As an indication of how the asset mix of the portfolio might be reshaped, in our lower-risk models, weightings to bonds range between 45 per cent and 65 per cent; even in more adventurous portfolios, we would have a bond allocation of circa 15 per cent and stocks around 75 per cent. A balanced portfolio would be no more than 60 per cent stocks and 25 per cent bonds, with allocations to gold and infrastructure on top.

Your stocks are well-diversified geographically, with a 44 per cent weighting to the US, 28 per cent in the UK, 13 per cent in Europe, 9 per cent in emerging markets and 6 per cent in the Pacific region, but a quite low 2 per cent position in Japan. If you wanted to increase this, you could look at Jupiter Japan Income (GB00B5TGB445) for an actively managed fund or iShares Japan Equity Index (UK) (GB00B6QQ9X96) for a very low-cost index fund option.

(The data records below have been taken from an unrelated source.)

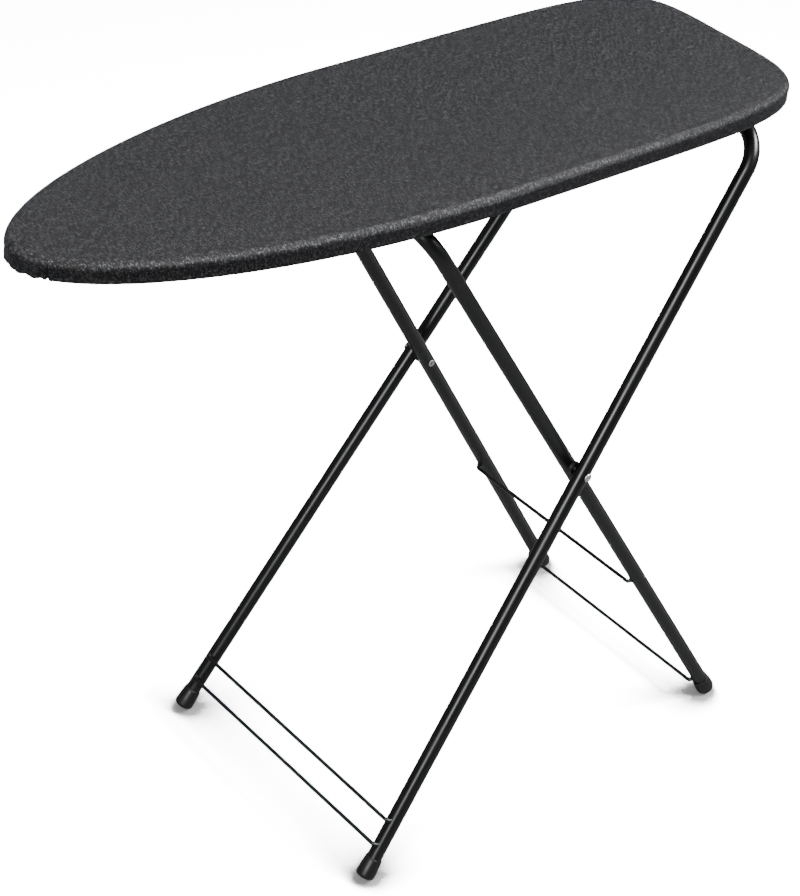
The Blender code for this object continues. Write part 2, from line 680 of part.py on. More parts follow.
def rivet_mesh():
    """Semi-tubular rivet along local Z, dimpled head at the top."""
    outer_face = OUTER_CROSS_HALF + TUBE_RADIUS + HEAD_CLEARANCE
    inner_face = INNER_CROSS_HALF - TUBE_RADIUS - HEAD_CLEARANCE
    crown = outer_face + RIVET_HEAD_HEIGHT
    rolled = inner_face - RIVET_ROLL_HEIGHT
    depth = inner_face + RIVET_ROLL_HEIGHT
    dimple = RIVET_HEAD_HEIGHT * 0.35
    profile = [
        (0, depth), (RIVET_BORE, depth), (RIVET_BORE, rolled + RIVET_ROLL_HEIGHT * 0.3),
        (RIVET_BORE * 1.3, rolled), (RIVET_ROLL_RADIUS * 0.85, rolled),
        (RIVET_ROLL_RADIUS, rolled + RIVET_ROLL_HEIGHT * 0.5),
        (RIVET_ROLL_RADIUS * 0.9, inner_face), (RIVET_RADIUS, inner_face),
        (RIVET_RADIUS, outer_face), (RIVET_HEAD_RADIUS, outer_face),
        (RIVET_HEAD_RADIUS * 0.94, outer_face + RIVET_HEAD_HEIGHT * 0.45),
        (RIVET_HEAD_RADIUS * 0.72, outer_face + RIVET_HEAD_HEIGHT * 0.85),
        (RIVET_HEAD_RADIUS * 0.45, crown), (RIVET_HEAD_RADIUS * 0.25, crown - dimple),
        (0, crown - dimple),
    ]
    return turned_mesh("pivot_rivet", profile, SMALL_SEGMENTS)


def spacer_mesh():
    """Plastic collar on the rivet between the two tubes."""
    low = INNER_CROSS_HALF + TUBE_RADIUS + SPACER_CLEARANCE
    high = OUTER_CROSS_HALF - TUBE_RADIUS - SPACER_CLEARANCE
    bore = RIVET_RADIUS + RIVET_CLEARANCE
    edge = 0.0008
    profile = [
        (bore, low), (SPACER_RADIUS - edge, low), (SPACER_RADIUS, low + edge),
        (SPACER_RADIUS, high - edge), (SPACER_RADIUS - edge, high), (bore, high),
    ]
    return turned_mesh("pivot_spacer", profile, SMALL_SEGMENTS)


def glide_mesh():
    """Plastic spool on the inner top bar that runs in a guide rail's slot."""
    bore = TUBE_RADIUS + GLIDE_CLEARANCE
    wide = GLIDE_RADIUS + GLIDE_FLANGE
    near = RAIL_SHEET / 2 + SLOT_CLEARANCE
    far = near + SHEET
    profile = [
        (bore, -far), (wide, -far), (wide, -near), (GLIDE_RADIUS, -near),
        (GLIDE_RADIUS, near), (wide, near), (wide, far), (bore, far),
    ]
    return turned_mesh("slot_glide", profile, ROUND_SEGMENTS)


def build_frames(finishes):
    """Both frames, the inner one carried by the scissor pivot on the outer one."""
    outer = Frame("outer_frame", OUTER_FOOT_X, OUTER_TOP_X, OUTER_FOOT_HALF, OUTER_TOP_HALF, OUTER_BEND)
    inner = Frame("inner_frame", INNER_FOOT_X, INNER_TOP_X, INNER_FOOT_HALF, INNER_TOP_HALF, INNER_BEND)
    outer_joint = make_joint("outer_hinge", OUTER_HINGE)
    inner_joint = make_joint("scissor_pivot", SCISSOR_PIVOT, outer_joint)
    cap = cap_mesh()
    for frame, joint, heights in (
        (outer, outer_joint, OUTER_WIRE_HEIGHTS),
        (inner, inner_joint, INNER_WIRE_HEIGHTS),
    ):
        build_tube(frame, joint, finishes["enamel"])
        build_caps(frame, joint, cap, finishes["plastic"])
        build_braces(frame, joint, heights, finishes["enamel"])
    rivet = rivet_mesh()
    spacer = spacer_mesh()
    glide = glide_mesh()
    for side, word in ((1, "left"), (-1, "right")):
        turn = Vector((0, 0, 1)).rotation_difference(Vector((0, side, 0)))
        add_piece("pivot_rivet_" + word, rivet, finishes["zinc"], outer_joint, SCISSOR_PIVOT, turn)
        add_piece("pivot_spacer_" + word, spacer, finishes["plastic"], outer_joint, SCISSOR_PIVOT, turn)
        place = (INNER_TOP_X, side * RAIL_Y, BAR_Z)
        add_piece("slot_glide_" + word, glide, finishes["plastic"], inner_joint, place, turn)


def main():
    """Build the whole ironing board."""
    clear_scene()
    finishes = {
        "fabric": make_material("cover_fabric", (0.055, 0.056, 0.062), 0.72),
        "felt": make_material("pad_felt", (0.55, 0.53, 0.48), 0.95),
        "steel": make_material("painted_steel", (0.03, 0.03, 0.032), 0.45, 0.0),
        "enamel": make_material("black_enamel", (0.012, 0.012, 0.013), 0.35, 0.0),
        "plastic": make_material("black_plastic", (0.015, 0.015, 0.016), 0.5),
        "zinc": make_material("zinc_plate", (0.62, 0.63, 0.64), 0.32, 1.0),
        "elastic": make_material("elastic_cord", (0.03, 0.03, 0.03), 0.85),
    }
    build_board(finishes)
    build_frames(finishes)


main()
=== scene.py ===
"""Looks of a folding ironing board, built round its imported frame.

The frame gives every place: the boxes of its nodes and its two joint axes.
Each sub-assembly is a class that works out its own surfaces from them, in
metres, with +Z up and the nose of the board towards -X.
"""

import json
import logging
import math
from dataclasses import dataclass, field
from enum import Enum

import bmesh
import bpy
import numpy as np
from mathutils import Matrix, Vector
from mathutils.geometry import delaunay_2d_cdt

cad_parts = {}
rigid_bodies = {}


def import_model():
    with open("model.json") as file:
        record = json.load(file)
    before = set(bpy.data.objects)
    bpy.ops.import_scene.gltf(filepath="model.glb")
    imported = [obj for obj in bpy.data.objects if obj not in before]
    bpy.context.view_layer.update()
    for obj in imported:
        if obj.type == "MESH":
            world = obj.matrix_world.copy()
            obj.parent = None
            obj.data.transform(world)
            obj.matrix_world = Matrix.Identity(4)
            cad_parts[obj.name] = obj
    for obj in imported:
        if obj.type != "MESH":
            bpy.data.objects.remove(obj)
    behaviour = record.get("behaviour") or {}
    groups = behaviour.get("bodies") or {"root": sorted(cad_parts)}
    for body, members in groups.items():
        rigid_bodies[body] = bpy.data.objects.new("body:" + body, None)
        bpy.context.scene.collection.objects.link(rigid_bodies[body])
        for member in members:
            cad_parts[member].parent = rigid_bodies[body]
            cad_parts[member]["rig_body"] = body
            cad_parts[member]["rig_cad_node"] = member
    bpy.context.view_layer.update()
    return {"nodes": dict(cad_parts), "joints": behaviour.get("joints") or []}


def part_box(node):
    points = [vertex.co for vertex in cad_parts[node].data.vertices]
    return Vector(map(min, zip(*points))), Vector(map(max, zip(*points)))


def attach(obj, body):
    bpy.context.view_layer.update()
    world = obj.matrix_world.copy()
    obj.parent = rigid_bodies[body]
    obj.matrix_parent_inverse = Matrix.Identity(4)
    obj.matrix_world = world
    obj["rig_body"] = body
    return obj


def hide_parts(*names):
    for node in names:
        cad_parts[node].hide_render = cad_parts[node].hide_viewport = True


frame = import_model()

LOG = logging.getLogger("ironing_board")
UP = np.array((0.0, 0.0, 1.0))
SIDES = (("left", 1), ("right", -1))


# ------------------------------------------------------------------- surfaces
class End(Enum):
    """How the first or last ring of a surface is closed."""

    OPEN = "open"
    CLOSED = "closed"


def unit(vectors: np.ndarray) -> np.ndarray:
    """Vectors along the last axis, each divided by its own length."""
    return vectors / np.linalg.norm(vectors, axis=-1, keepdims=True)


def grid_mesh(
    name: str,
    points: np.ndarray,
    start: End = End.CLOSED,
    end: End = End.CLOSED,
    loop: bool = False,
    outward: bool = True,
) -> bpy.types.Mesh:
    """Mesh over a grid of rings, where neighbours in a row and in a ring share a four-sided face.

    Args:
        name: Name of the mesh.
        points: Array of (rings, points in a ring, 3), or with a first axis for many such grids.
        start: How the first ring is closed, with a fan to its middle.
        end: The same for the last ring.
        loop: Whether the last ring joins the first one.
        outward: Whether the faces are turned to point out of the shape.

    Returns:
        The mesh, with doubled points merged.
    """
    many = points if points.ndim == 4 else points[None]
    copies, rows, columns = many.shape[:3]
    index = np.arange(copies * rows * columns).reshape(copies, rows, columns)
    following = np.roll(index, -1, axis=1) if loop else index[:, 1:]
    here = index if loop else index[:, :-1]
    corners = (here, np.roll(here, -1, axis=2), np.roll(following, -1, axis=2), following)
    faces = np.stack(corners, axis=-1).reshape(-1, 4).tolist()
    places = [many.reshape(-1, 3)]
    count = index.size
    for closing, row, turn in ((start, 0, -1), (end, -1, 1)):
        if loop or closing is End.OPEN:
            continue
        ring = index[:, row]
        places.append(many[:, row].mean(axis=1))
        middle = np.broadcast_to(np.arange(count, count + copies)[:, None], ring.shape)
        fan = np.stack((middle, ring, np.roll(ring, turn, axis=1)), axis=-1)
        faces.extend(fan.reshape(-1, 3).tolist())
        count += copies
    mesh = bpy.data.meshes.new(name)
    mesh.from_pydata(np.concatenate(places).tolist(), [], faces)
    return tidied(mesh, outward)


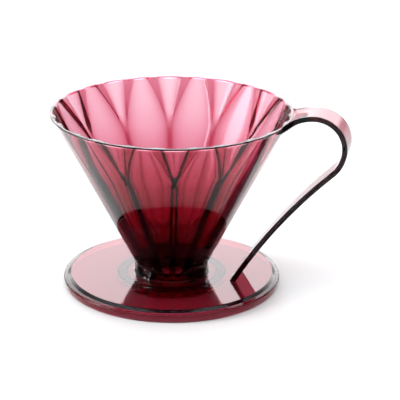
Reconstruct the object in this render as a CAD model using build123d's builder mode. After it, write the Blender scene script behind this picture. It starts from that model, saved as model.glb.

Diversification is a good thing, but the portfolio does have quite a lot of holdings, with more than 40 funds, investment companies and ETFs, as well as 10 individual company shares. Consolidate so the portfolio is simple and easier to monitor. Consider swapping out the direct holdings in UK-listed stocks for a well-managed UK equity fund, such as Artemis UK Select (GB00B2PLJG05) or IFSL Evenlode Income (GB00BD0B7C49). Among the trusts, funds and ETFs, you have some solid investments. None leap out as a concern, which is good news.